1) Where they come from
Knight gobies come from India and nearby areas, hanging out in estuaries and mangrove-ish waterways where fresh and salt mix. That “in-between” water is why they’re so much happier in brackish than in straight freshwater long-term.
If you’ve only ever kept freshwater gobies, this one’s a little different: think "small predator in brackish" more than "cute community bottom fish."
2) Setting up their tank
Give them floor space and hiding spots. They’re bottom-oriented and they like to claim a patch of sand with a cave, so a long tank beats a tall one.
- Tank size: I’d start at 20 long for one, 30+ if you want multiple (they get chunky and territorial).
- Substrate: sand or very smooth fine gravel—these guys sit, scoot, and dig a bit.
- Decor: rock piles, driftwood, and caves (PVC elbows work, but rocks look nicer). Make more hides than fish.
- Filtration: they’re messy eaters, so use a decent filter and don’t skip water changes.
- Flow: moderate is fine; they like calmer spots behind hardscape.
For brackish, I’ve had the best luck keeping them around low-to-mid brackish rather than barely-salted water. Mix salt with a hydrometer or refractometer, not by guesswork.

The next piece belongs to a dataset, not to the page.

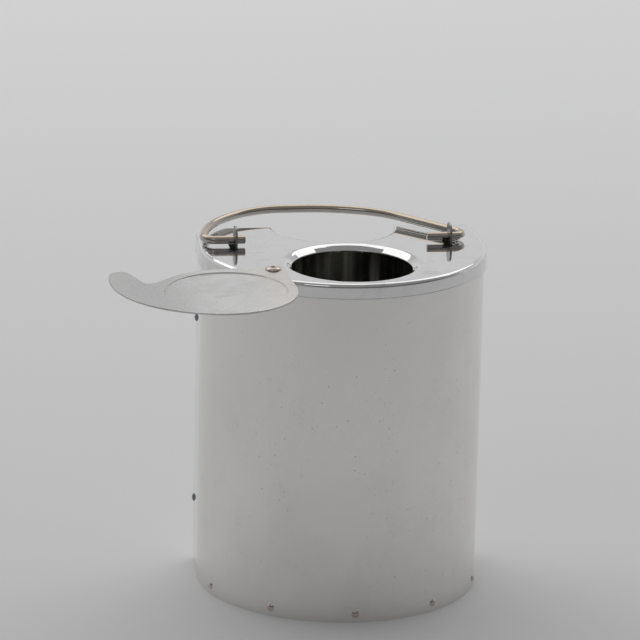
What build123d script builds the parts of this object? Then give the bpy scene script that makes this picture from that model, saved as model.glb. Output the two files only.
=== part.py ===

Stability beats chasing a magic number.
Use marine salt mix (not aquarium “tonic” salt). And pre-mix your brackish water in a bucket with a small pump or airstone so the salt fully dissolves before it hits the tank.
They’re escape artists. A tight lid matters, especially if you leave any gaps around wires or airline tubing.
3) What to feed them
Knight gobies are little ambush predators. Mine always did best on meaty foods and acted like pellets were optional unless they were really hungry.
- Great staples: frozen bloodworms, mysis, brine shrimp (better as a treat), chopped prawn/shrimp, krill pieces.
- Live foods (if you can): blackworms, live brine, small earthworm bits—awesome for conditioning.
- Pellets: some learn sinking carnivore pellets, but don’t count on it right away.
Target feed with tongs or a turkey baster. They’re slow-ish and can get outcompeted, plus you’ll waste less food (and brackish tanks get funky fast if you overfeed).
4) Behavior and tankmates
They’ve got that classic goby personality: curious, a bit grumpy, and very "this is my cave." Most problems people have are from treating them like peaceful community fish.
They’ll absolutely eat anything that fits in their mouth. Small fish and tiny shrimp are basically snacks. With other bottom dwellers, it can turn into a turf war.
- Good tankmates: brackish-tolerant fish that aren’t tiny and don’t live on the bottom (larger mollies, some monos/scats when size fits, certain brackish puffers are a bad idea—too nippy).
- Risky: other gobies, small livebearers, small tetras/rasboras (also not brackish anyway), shrimp.
- Best setup honestly: species tank or a carefully chosen brackish group where the goby isn’t the smallest fish.
Fin-nippers stress them out, and stressed knight gobies stop eating. If you see them hiding constantly and not coming out for food, rethink the roommates.
5) Breeding tips
Breeding is doable, but it’s not a “free fry every month” fish for most people. The adults will usually pick a cave and spawn on the roof/walls. The male tends to guard the spot and act extra tough.
- Set the stage: multiple caves with narrow entrances (they love snug hideouts).
- Conditioning: heavy meaty foods for a couple weeks and keep the water really clean.
- After spawning: expect guarding behavior—other fish will get chased hard.
Raising the fry is the tricky part. You’ll need very small foods at first (think infusoria/microworms/baby brine depending on fry size) and a plan to keep water quality up without blasting them with flow.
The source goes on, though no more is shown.